4. Discussion of Research Questions
This study outlines the imperfections in the single “best” model approach to loss distribution modeling, especially in heavy-tailed insurance loss data, specifically when applied to the Danish fire claims dataset. Earlier works, such as
Grün and Miljkovic (
2019) and
Marambakuyana and Shongwe (
2024), fitted models to the same data but relied exclusively on the selection of a single “best” model without considering model uncertainty and Occam’s window model trimming. The current study addresses these gaps by systematically applying weighted model averaging within Occam’s window
across all three model classes and introducing grid maps that simultaneously plot information criteria against VaR or TVaR at 95% and 99% thresholds.
To address RQ1, model averaging with both AIC and BIC weights confirms the preference for Burr-based models across categories, with composite models being the most appropriate out of the considered models in balancing interpretability and risk control most effectively within Occam’s window. Composite models closely align with empirical quantiles in grid mapping and Q-Q plots, with minor deviations reflecting their better balance, while single models vary widely, and mixture models are moderate (less efficient than composite model) in tail risk estimation.
For RQ2, model averaging complemented by grid maps produces statistically and practically significant advances over traditional single-model selection. Single-model reliance on Burr yields over-conservative TVaR0.99 (130.99M DKK, 140% above empirical 54.60), meaning very high capital requirements to protect against catastrophic claims. In contrast, AIC-weighted composite averaging depicts a TVaR0.99 of 75.41M DKK and BIC-weighted 64.96M DKK, which is relatively moderate. Under-conservative tail risk predictions can cause a great likelihood of vulnerability to financial distress when extreme events occur. Grid maps visually expose models previously hidden in Occam’s window (e.g., inverse Burr–inverse Weibull) that balance the fit of most of the data points and tail risk relatively better than any single “best” model, reducing selection bias and overconfidence in risk metrics.
Finally, for RQ3, to a greater extent than its competitors considered here, model averaging mitigates model uncertainty inherent in the over-reliance on the single “best” model by weighing competing models and using the derived weights to compute the VaR and TVaR, thus lowering overconfidence and bias. Grid mapping, on the other hand, tends to balance fit with the corresponding risk measures to establish which models have less information criterion values and do not overestimate or underestimate tail risk when compared to the empirical risk measures.
5. Conclusions
This data-driven study implements two methods, model averaging and grid maps, to fit the most appropriate distributions to Danish fire claims data, which are significantly positively heavy-tailed with extreme right tail outliers, have a large kurtosis, and have possibly two or three clusters (i.e., multimodal).
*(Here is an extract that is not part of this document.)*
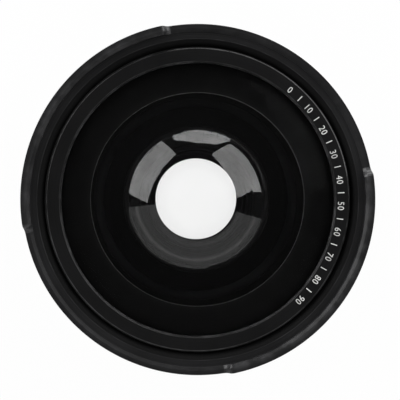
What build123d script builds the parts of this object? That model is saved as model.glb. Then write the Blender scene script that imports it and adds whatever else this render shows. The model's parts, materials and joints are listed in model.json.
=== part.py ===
"""A 0.35x fisheye converter lens with a screw-off macro section, in millimetres.

The optical axis is Z. The lens stands on the end face of its rear thread at Z = 0
and looks up along +Z, so the big front glass and the petal hood are at the top.
Heights are worked out from the rear thread upwards, each piece from what it sits on.
"""
import os
from math import cos, radians, sin, sqrt

from build123d import *

os.makedirs("parts", exist_ok=True)

# Fits and small edges shared by the whole lens
slip_fit = 0.05            # radial clearance of a screwed or slid joint
glass_fit = 0.1            # radial clearance round a glass edge
seat_relief = 0.2          # axial gap behind a face that does not carry
edge_break = 0.4           # bevel on the turned outer edges
cut_overrun = 1.0          # how far a cutter runs past what it cuts
edge_reach = 0.2           # an edge is looked for within this distance of its place

# Rear thread and macro barrel
rear_thread_radius = 29.0          # M58 x 0.75 male filter thread
rear_thread_length = 4.0
thread_wall = 2.8
thread_relief_length = 0.8
thread_relief_depth = 0.6
seat_undercut = 0.3                # the relief runs this deep into the seat face
macro_ring_stand = 3.0             # how far the grip ring stands out from the thread
macro_ring_length = 9.2
macro_spigot_step = 0.5            # the front spigot is this much smaller in radius
macro_spigot_length = 4.0
macro_mouth_wall = 2.9
macro_lip_thickness = 0.55
macro_lip_cone = 1.0
flute_count = 60
flute_radius = 0.75
flute_depth = 0.35
flute_margin = 1.6                 # plain ends of the grip ring beside the flutes

# Macro doublet
macro_ring_thread_depth = 1.2      # from the glass edge out to the retaining thread
lens_land = 1.0                    # flat ring ground at the edge of a lens face
crown_curve_share = 3.0            # radii of the faces, as shares of the glass radius
cement_curve_share = 3.0
flint_curve_share = 10.0
crown_edge_thickness = 1.37
cement_gap = 0.05
flint_thickness = 2.0
macro_seat_drop = 1.44             # crown's land below the shoulder of the grip ring
macro_seal_thickness = 0.3
macro_retainer_thickness = 3.0
macro_stop_inset = 4.2             # clear opening inside the land, at the rear of the lens
macro_retainer_slope = 0.8         # how far the front cone drops towards the opening
macro_retainer_throat = 1.0        # straight part of the opening
macro_retainer_bevel = 2.2         # rear bevel of the opening
slot_count = 2                     # spanner slots in each retaining ring
slot_width = 1.8
slot_depth = 1.2
slot_length = 2.6

# Coupling between the two sections
gasket_thickness = 0.6
gasket_inset = 0.4                 # gasket edge back from the grip ring's edge
gasket_bore_fit = 0.15

# Main barrel
barrel_neck_step = 1.2             # neck stands out from the macro grip ring
barrel_neck_length = 2.9
coupling_depth = 4.6
ledge_thickness = 1.3
ledge_inset = 1.05
ledge_width = 3.6
cell_bore_length = 9.7
flare_bend = 5.0                   # length of the straight pull at each end of the flare
drum_step = 1.8                    # drum stands out from the hood seat
drum_lip = 0.6
drum_land_length = 1.8
grip_groove_length = 7.0
grip_groove_depth = 2.0
drum_front_land = 1.0
hood_seat_wall = 3.2
hood_seat_length = 2.6
name_thread_depth = 1.6

# Front glass
front_glass_radius = 38.0
front_curve_share = 2.3158         # radius of the front face, as a share of the glass radius
front_centre_thickness = 2.994
front_flat_width = 10.5            # flat ring round the hollow
hollow_curve_share = 1.3527        # radius of the hollow, as a share of its rim
front_glass_bevel = 0.5
front_seal_thickness = 0.4
front_seal_width = 2.4
front_seal_inset = 0.1

# Baffle spacer between the barrel ledge and the front glass
spacer_height = 4.65
spacer_mouth_gap = 1.1             # baffle mouth outside the glass's rear opening
tooth_count = 4
tooth_depth = 1.1
tooth_spread = 0.5                 # each tooth stands this much further out than the last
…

The Burr distribution leads for Danish fire claims under single distributions; however, it is over-conservative when compared to empirical risk values. It is observed that the concentration of weights in one model risks overfitting. In pricing, the TVaR (131M DKK) shows more exposure, meaning higher premiums are needed due to the heavy tail behavior. This also means much larger reserves are needed to cover future extreme claims and demands significantly higher solvency capital. The Burr-Burr mixture model leads on Danish fire claims data with six plausible models and the lowest information criterion values across model classes. Model averaging, which relies on weighted point estimates, yields risk estimates that tend to be closer to the empirical ones; note though that the estimates are accurate for VaR0.95 but overestimate VaR0.99 and TVaR0.95; however, TVaR0.99 is underestimated. Even though mixture models have the lowest AIC or BIC across all model classes, model-averaged risk estimates from composite models present more stable estimates (close to empirical values).
Grid maps highlight the performance of mixture and composite models, such as Burr-Burr, which cluster tightly with low AIC or BIC and moderate VaR or TVaR, outperforming single models. Composite models provide a better balance between goodness of fit, parsimony, and tail risk control. Their moderate AIC or BIC combined with moderate VaR or TVaR indicates these models represent the heavy-tailed Danish fire claims while mitigating overly confident or risky tail estimates. This is ideal for stable risk quantification that is not too low or too high but close to empirical values. These results guide insurers in setting reserves, with Burr-based models providing conservative tail risk estimates for Danish fire claims. Overall, it is observed that mixture and composite models better capture the heavy-tailed nature of Danish fire claims data, with models like Burr-Burr and some of the composite models showing slight overestimation or underestimation of extreme tails and single models, like exponential, exhibiting a much poorer fit. Model averaging, supported by grid maps, enhances risk quantification but suggests higher reserves for extreme losses due to conservative TVaR estimates.
For a future study of Danish fire claims data, the possibility of using the train–test split scenario with the use of, say, the SMOTE (Synthetic Minority Oversampling Technique) approach, is recommended. This is to ensure that the extreme claims can be oversampled during the out-of-sample validation split and consequently build a model that has good predictive power. Also, it may be useful to investigate the quantification of deviations from the abline through tail-weighted measures. For this research work, the nlm () function and the nlminb () function in R package “stats” were used as optimization functions to find the maximum likelihood parameter estimates, and convergence was reached, that is, numerical instability was not encountered during implementation. Since, in this paper, the mixture estimations relied on direct MLE rather than explicit EM algorithms, for future research, other researchers may investigate the numerical instability or convergence when using the EM algorithms.